Mungata on his part complained that the coastal counties, especially Tana River and Lamu, were lacking private large scale investments because of low power supply.
“Our six counties in the coast region have gotten this one project but equity demands that we get more projects in this area.
“Without power you cannot industrialize; we have heard Kenya manufacturers association telling us as Senate committee that they cannot put up their projects anywhere, from Malindi going all the way to Lamu because there’s no power,” said Mung’atana.

Nominated senator Beatrice Ogola on her part called on investors to put local community priorities first before implementing projects.

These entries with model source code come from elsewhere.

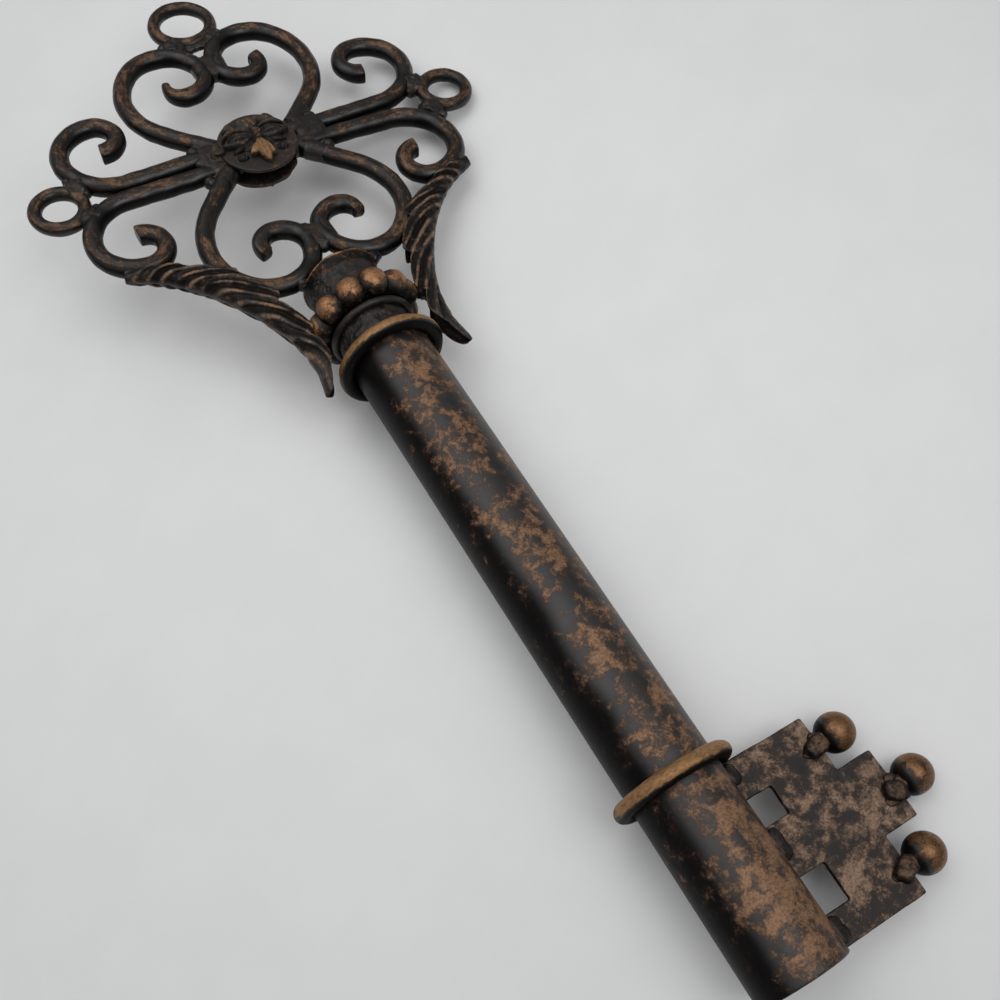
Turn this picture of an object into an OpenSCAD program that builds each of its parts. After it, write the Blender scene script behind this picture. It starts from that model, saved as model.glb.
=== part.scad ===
// Decorative skeleton key: a tube shaft, a plate bit and a bow of bent rod scrollwork.
// The origin is the centre of the shaft's open end. +Y runs along the shaft to the bow and
// +Z is up. The key lies as it rests on a table, rolled over towards its bit.

/* [Shaft] */
// Outside diameter of the shaft tube
tube_d = 33.4; // [28:0.2:40]
// Wall of the shaft tube
tube_wall = 1.7; // [1.2:0.1:2.5]
// Length of the shaft tube
tube_l = 270.2; // [200:0.1:340]
// Chamfer of the open end's outer edge
tube_edge = 0.7; // [0.2:0.1:0.9]
// Rod diameter of the two rings round the shaft
shaft_ring_rod_d = 6; // [4:0.2:8]

/* [Collar] */
// Wall of the spigot that joins the bow to the shaft
spigot_wall = 1.6; // [1.2:0.1:2.5]
// Length of the spigot inside the shaft
spigot_depth = 34; // [20:1:60]
// Length of the spigot above the shaft
spigot_reach = 37.8; // [34:0.1:50]
// Radial clearance of the seats round the spigot
spigot_fit = 0.1; // [0.05:0.05:0.2]
// Radial widening of the shaft's bore where the spigot sits
seat_ream = 0.3; // [0.2:0.05:0.5]
// Gap left below the spigot's end in its seat
seat_relief = 1; // [0.5:0.1:2]
// Rod diameter of the thin ring under the beads
thin_ring_rod_d = 3; // [2:0.2:4]
// Number of beads round the collar
bead_count = 12; // [10:1:14]
// Diameter of one bead
bead_d = 12.4; // [11:0.2:14]
// Radius of the circle through the bead centres
bead_circle_r = 18.1; // [17:0.1:19]
// Height of the bead centres above the shaft's end
bead_rise = 20.2; // [18:0.1:24]
// Turn of the bead band on the collar
bead_turn = 13; // [0:1:30]
// Flare of the collar's rim, radially
rim_flare = 1.9; // [1:0.1:3]
// Height of the flared rim
rim_h = 4.3; // [3:0.1:6]
// Thickness of the cap that closes the collar
cap_t = 2; // [1.5:0.1:3]

/* [Bow scrolls] */
// Diameter of the scroll rods
rod_d = 8; // [6:0.2:9]
// Thinning of a rod from one bend to the next, on its way to the curl
draw_down = 0.02; // [0.01:0.01:0.1]
// Gap between the two straight bars on each side
bar_gap = 1.4; // [1:0.1:3]
// Distance of the bars' inner ends from the bow's centre
bar_start = 9; // [7:0.5:11]
// Length of the straight bars
bar_l = 49.5; // [46:0.5:54]
// Outer bend of the side scrolls
side_outer_r = 21; // [19:0.5:23]
// Upper bend of the side scrolls
side_upper_r = 17; // [15:0.5:18]
// Curl of the side scrolls
side_curl_r = 9.2; // [8.5:0.1:10]
// Tip of the side scrolls
side_tip_r = 8; // [7:0.1:8.4]
// Slant of the heart scrolls' straight feet
heart_slant = 46; // [42:1:50]
// Length of those feet
heart_foot_l = 26.5; // [24:0.5:30]
// Flank bend of the heart scrolls
heart_flank_r = 35; // [32:0.5:38]
// Shoulder bend of the heart scrolls
heart_shoulder_r = 28; // [26:0.5:30]
// Crown bend of the heart scrolls
heart_crown_r = 19; // [18:0.5:21]
// Inward bend of the heart scrolls
heart_lobe_r = 17.5; // [16.5:0.5:18.5]
// Curl of the heart scrolls
heart_curl_r = 11.5; // [11:0.1:12.5]
// Tip of the heart scrolls
heart_tip_r = 7.3; // [6.8:0.1:8]
// Gap where the two lobes of a heart meet
lobe_gap = 0.1; // [0.1:0.1:1]
// Height of the bow's plane above the shaft's axis
bow_lift = 4.2; // [0:0.1:6]
// Lean of the hand-fitted bow towards the bit
bow_lean = 0.8; // [0:0.1:2]
// Gap between the collar's rim and the lower heart, filled by weld
bow_gap = 0.5; // [0.4:0.1:2]

/* [Hanging rings] */
// Rod diameter of the hanging rings
ring_rod_d = 5.8; // [5:0.2:6.4]
// Centre radius of the top ring
top_ring_r = 12.8; // [11:0.1:15]
// Centre radius of the side rings
side_ring_r = 10; // [9:0.1:12]
// Gap between a ring and its scrolls, filled by weld
ring_gap = 2.2; // [1.5:0.1:3]

/* [Medallion] */
// Diameter of the medallion's discs
disc_d = 34.6; // [32:0.2:37]
// Thickness of the discs
disc_t = 1.6; // [1.2:0.1:2]
// Number of scallops round the rear disc
scallop_count = 16; // [12:1:20]
// Diameter of the rosettes
rosette_d = 28; // [26:0.5:31]
// Height of the rosettes
rosette_h = 4; // [3.4:0.1:5]
// Number of petals on a rosette
petal_count = 8; // [6:1:9]
// Diameter of the centre rivet
rivet_d = 6; // [5:0.2:7]

/* [Leaves] */
// Thickness of the leaves' sheet
leaf_t = 1.2; // [0.8:0.1:1.3]
// Clearance between a rod and the inside of a leaf
leaf_fit = 0.3; // [0.2:0.1:0.8]
// Depth of a leaf at its tip
leaf_tip_depth = 6.5; // [6.2:0.1:7.2]
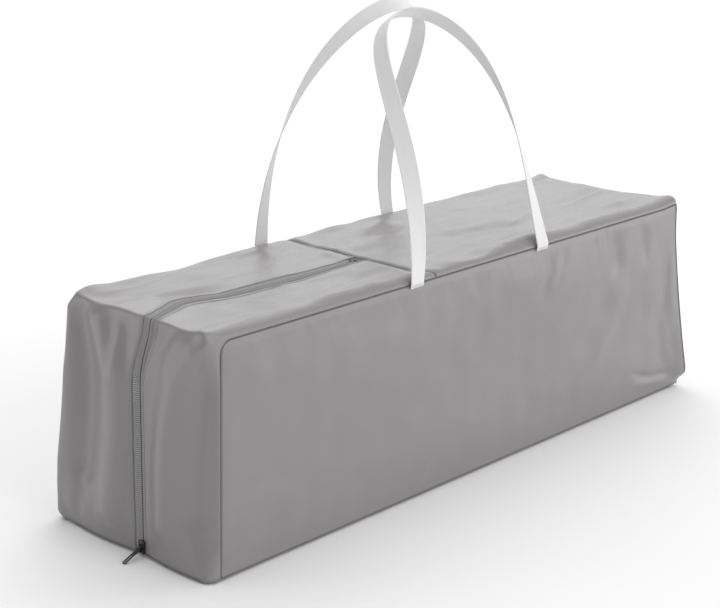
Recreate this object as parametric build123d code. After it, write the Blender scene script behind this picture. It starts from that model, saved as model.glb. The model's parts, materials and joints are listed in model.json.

“We are very impressed and this is a testament that energy is an enabler in development, but we are calling upon the designers of projects to know that we must take in the immediate interests of our people into consideration when projects are being designed. As we think about the macro provision of power to the irrigation project, we must think about the immediate design of how the people get the power, so that they are able to work with the projects that we have, not only here but across the country,” said Ogola.